--- Start of Data block ---
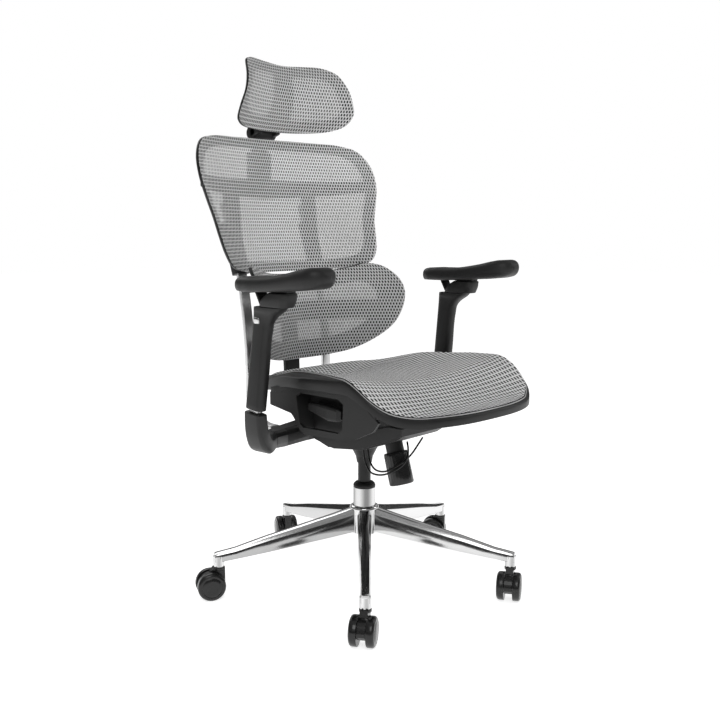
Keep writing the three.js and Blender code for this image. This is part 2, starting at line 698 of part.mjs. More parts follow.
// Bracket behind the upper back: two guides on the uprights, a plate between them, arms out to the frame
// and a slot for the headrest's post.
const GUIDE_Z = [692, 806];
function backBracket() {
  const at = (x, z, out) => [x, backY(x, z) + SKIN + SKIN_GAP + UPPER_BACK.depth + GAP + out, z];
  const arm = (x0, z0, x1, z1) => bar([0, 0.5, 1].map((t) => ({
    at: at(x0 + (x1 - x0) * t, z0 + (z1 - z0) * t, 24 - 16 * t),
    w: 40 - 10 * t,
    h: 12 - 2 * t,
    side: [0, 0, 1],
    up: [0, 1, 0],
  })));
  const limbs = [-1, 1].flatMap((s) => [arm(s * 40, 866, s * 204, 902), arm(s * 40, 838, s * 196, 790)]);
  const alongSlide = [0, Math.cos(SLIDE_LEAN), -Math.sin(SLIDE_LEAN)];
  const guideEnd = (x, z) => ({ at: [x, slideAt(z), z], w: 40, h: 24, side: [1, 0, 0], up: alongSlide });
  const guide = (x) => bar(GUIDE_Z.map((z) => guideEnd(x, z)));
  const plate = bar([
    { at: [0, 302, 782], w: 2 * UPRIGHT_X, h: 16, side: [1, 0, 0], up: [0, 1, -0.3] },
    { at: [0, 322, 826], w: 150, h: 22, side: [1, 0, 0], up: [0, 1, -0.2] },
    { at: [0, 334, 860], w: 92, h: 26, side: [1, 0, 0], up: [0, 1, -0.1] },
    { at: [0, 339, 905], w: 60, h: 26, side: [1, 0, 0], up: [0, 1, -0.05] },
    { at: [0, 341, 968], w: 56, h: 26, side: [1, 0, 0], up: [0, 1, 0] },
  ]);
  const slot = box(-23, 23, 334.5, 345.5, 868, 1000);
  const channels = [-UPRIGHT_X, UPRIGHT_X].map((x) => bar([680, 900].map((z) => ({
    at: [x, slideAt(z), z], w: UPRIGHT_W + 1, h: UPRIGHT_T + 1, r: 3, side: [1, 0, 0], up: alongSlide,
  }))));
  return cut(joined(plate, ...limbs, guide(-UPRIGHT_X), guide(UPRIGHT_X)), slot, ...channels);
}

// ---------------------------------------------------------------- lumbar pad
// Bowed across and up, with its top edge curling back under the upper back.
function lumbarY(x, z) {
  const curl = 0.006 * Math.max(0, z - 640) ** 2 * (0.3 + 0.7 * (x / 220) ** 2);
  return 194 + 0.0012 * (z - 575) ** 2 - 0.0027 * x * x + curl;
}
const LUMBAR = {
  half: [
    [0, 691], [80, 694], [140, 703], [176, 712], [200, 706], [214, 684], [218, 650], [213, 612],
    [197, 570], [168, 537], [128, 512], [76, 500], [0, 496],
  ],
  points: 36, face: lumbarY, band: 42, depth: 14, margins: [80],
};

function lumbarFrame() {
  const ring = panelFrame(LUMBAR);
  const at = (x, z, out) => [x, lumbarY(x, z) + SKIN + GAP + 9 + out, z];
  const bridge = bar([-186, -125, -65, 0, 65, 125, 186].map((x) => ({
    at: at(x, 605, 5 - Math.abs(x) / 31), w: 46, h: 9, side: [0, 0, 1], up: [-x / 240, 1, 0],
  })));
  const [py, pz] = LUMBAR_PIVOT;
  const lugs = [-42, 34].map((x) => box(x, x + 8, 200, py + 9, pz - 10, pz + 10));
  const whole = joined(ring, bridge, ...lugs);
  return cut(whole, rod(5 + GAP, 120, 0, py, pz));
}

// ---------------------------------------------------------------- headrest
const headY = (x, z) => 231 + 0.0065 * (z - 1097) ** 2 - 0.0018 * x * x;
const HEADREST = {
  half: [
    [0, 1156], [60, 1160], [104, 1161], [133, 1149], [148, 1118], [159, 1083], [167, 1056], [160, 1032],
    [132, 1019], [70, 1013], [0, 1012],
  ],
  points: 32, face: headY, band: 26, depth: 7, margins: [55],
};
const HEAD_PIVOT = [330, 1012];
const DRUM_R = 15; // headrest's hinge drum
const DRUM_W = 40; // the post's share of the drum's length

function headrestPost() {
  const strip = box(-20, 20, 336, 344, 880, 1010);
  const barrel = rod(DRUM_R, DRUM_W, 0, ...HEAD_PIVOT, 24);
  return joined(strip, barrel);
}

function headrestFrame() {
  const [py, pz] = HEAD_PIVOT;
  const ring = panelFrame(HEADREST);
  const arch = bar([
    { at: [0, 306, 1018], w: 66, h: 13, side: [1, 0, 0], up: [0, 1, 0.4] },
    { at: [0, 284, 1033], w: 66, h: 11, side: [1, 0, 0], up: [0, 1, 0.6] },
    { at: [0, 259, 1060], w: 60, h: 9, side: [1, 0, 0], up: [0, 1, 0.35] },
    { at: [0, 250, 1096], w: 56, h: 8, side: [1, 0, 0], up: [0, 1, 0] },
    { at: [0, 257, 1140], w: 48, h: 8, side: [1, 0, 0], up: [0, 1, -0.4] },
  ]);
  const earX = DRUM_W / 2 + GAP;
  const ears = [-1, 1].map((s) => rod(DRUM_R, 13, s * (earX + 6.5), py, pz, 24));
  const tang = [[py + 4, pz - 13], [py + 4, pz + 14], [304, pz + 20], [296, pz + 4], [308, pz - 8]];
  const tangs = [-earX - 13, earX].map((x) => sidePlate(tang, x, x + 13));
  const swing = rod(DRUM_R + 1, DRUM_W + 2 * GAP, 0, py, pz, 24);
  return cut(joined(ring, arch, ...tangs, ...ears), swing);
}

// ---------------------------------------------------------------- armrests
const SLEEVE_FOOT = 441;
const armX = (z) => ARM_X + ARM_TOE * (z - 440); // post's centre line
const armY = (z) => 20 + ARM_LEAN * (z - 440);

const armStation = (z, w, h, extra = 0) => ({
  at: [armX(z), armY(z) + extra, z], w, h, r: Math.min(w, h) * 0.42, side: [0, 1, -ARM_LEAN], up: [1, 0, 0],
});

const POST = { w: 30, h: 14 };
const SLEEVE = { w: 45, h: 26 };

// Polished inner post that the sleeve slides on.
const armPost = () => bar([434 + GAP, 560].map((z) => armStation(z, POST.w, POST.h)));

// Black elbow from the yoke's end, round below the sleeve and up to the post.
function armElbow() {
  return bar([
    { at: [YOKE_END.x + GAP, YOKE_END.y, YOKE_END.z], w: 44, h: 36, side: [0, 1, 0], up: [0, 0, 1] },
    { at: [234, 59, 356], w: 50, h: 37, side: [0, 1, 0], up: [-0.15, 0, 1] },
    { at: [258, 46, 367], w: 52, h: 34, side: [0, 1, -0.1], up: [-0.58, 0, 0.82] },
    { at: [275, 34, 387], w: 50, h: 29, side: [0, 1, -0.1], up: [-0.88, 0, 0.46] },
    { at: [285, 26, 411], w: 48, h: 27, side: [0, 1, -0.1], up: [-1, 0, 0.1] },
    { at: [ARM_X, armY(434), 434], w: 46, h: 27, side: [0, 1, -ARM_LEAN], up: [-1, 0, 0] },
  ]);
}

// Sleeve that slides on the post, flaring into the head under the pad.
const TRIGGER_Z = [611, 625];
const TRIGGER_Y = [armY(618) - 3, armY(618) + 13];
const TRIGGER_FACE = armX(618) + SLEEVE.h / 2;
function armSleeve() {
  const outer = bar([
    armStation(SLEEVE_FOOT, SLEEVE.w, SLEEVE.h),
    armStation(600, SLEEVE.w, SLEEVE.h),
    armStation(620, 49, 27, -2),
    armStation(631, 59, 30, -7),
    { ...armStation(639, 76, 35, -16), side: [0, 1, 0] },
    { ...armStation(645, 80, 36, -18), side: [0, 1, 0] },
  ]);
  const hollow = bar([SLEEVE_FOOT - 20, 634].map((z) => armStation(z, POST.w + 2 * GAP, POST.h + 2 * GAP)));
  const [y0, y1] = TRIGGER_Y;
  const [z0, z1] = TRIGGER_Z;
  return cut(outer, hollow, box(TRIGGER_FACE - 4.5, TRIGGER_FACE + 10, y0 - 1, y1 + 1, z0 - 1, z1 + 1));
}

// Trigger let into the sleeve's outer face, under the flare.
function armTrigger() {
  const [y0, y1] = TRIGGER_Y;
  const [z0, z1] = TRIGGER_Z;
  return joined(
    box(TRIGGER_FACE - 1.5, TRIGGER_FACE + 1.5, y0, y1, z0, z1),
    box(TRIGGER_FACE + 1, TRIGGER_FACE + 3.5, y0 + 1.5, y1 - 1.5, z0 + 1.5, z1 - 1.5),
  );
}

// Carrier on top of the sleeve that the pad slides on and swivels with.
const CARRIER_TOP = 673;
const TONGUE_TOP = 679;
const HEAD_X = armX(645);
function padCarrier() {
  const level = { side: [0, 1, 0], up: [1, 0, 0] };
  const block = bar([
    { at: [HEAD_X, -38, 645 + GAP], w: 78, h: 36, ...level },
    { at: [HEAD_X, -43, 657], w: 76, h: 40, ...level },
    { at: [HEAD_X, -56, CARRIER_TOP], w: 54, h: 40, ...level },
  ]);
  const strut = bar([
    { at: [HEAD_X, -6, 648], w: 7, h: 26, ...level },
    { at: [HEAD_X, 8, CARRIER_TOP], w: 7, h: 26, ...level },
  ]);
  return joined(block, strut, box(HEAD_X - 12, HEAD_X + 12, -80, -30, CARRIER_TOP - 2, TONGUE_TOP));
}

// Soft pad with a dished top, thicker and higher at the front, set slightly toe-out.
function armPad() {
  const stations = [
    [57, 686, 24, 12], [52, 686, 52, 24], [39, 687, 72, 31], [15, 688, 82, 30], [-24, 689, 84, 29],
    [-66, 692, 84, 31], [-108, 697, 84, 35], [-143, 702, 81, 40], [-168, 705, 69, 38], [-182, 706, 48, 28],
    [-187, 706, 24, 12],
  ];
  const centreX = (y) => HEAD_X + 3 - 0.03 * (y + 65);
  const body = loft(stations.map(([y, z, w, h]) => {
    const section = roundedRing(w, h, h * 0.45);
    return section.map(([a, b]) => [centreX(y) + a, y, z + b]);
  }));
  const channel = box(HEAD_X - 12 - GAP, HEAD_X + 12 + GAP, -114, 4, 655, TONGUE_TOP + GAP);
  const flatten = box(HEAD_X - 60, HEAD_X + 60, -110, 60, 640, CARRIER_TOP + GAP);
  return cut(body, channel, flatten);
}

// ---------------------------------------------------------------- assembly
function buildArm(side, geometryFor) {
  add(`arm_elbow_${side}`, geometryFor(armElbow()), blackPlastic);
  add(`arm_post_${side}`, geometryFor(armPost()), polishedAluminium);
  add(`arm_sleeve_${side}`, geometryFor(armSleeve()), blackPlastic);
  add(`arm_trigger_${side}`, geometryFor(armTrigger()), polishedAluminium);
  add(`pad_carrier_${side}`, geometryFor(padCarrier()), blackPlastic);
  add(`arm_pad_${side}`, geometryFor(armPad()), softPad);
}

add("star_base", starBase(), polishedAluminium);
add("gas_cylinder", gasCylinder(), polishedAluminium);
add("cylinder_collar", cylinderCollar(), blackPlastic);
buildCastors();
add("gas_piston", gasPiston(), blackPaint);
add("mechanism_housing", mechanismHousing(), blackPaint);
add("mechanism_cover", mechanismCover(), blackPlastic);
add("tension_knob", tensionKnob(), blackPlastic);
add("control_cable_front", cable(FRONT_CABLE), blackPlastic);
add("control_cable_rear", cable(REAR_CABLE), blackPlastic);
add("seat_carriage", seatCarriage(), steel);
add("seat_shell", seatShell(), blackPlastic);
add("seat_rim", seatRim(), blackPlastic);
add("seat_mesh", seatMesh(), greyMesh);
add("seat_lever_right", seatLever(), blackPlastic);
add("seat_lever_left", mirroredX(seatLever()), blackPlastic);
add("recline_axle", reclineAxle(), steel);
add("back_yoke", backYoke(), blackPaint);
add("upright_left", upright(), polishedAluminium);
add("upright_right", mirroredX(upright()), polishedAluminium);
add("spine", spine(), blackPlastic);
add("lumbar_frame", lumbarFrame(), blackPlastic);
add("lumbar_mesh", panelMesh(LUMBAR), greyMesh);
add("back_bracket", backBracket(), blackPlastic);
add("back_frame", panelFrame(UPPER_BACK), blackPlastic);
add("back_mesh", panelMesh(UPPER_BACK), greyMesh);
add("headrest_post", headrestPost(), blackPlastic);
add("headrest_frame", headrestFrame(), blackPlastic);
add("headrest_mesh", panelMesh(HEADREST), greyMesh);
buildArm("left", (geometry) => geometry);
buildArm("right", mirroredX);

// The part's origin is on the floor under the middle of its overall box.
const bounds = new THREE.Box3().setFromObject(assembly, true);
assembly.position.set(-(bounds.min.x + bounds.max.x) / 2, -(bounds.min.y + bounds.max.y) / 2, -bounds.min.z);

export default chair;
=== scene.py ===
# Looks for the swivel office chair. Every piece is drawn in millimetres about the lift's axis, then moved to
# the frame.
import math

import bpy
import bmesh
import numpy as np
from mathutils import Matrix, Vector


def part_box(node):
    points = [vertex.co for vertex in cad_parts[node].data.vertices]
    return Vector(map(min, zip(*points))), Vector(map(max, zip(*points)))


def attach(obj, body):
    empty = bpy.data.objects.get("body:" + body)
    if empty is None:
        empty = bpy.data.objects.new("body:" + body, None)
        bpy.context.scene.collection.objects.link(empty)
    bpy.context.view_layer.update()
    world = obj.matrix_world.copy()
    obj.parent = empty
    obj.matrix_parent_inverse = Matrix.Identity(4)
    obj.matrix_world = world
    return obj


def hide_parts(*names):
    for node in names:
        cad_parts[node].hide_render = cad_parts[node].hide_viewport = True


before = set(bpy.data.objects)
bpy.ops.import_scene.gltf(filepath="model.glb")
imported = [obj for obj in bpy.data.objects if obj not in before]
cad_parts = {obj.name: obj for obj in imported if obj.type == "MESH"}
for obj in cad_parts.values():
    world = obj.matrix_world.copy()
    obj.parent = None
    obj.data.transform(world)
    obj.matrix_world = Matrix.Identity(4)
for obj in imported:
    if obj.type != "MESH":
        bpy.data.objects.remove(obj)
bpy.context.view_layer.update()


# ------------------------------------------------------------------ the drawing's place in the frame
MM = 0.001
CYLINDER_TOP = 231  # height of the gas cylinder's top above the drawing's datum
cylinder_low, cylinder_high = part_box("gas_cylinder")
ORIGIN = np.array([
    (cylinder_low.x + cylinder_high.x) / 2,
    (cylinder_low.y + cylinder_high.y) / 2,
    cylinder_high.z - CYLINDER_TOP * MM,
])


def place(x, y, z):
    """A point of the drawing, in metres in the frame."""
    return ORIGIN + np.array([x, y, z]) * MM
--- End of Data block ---
* **Task details**
Only the lines running from the line with "its overall box." through the line with "for node in" should be repeated, exactly and with both ends kept.

* **Problem solution**
// The part's origin is on the floor under the middle of its overall box.
const bounds = new THREE.Box3().setFromObject(assembly, true);
assembly.position.set(-(bounds.min.x + bounds.max.x) / 2, -(bounds.min.y + bounds.max.y) / 2, -bounds.min.z);

export default chair;
=== scene.py ===
# Looks for the swivel office chair. Every piece is drawn in millimetres about the lift's axis, then moved to
# the frame.
import math

import bpy
import bmesh
import numpy as np
from mathutils import Matrix, Vector


def part_box(node):
    points = [vertex.co for vertex in cad_parts[node].data.vertices]
    return Vector(map(min, zip(*points))), Vector(map(max, zip(*points)))


def attach(obj, body):
    empty = bpy.data.objects.get("body:" + body)
    if empty is None:
        empty = bpy.data.objects.new("body:" + body, None)
        bpy.context.scene.collection.objects.link(empty)
    bpy.context.view_layer.update()
    world = obj.matrix_world.copy()
    obj.parent = empty
    obj.matrix_parent_inverse = Matrix.Identity(4)
    obj.matrix_world = world
    return obj


def hide_parts(*names):
    for node in names:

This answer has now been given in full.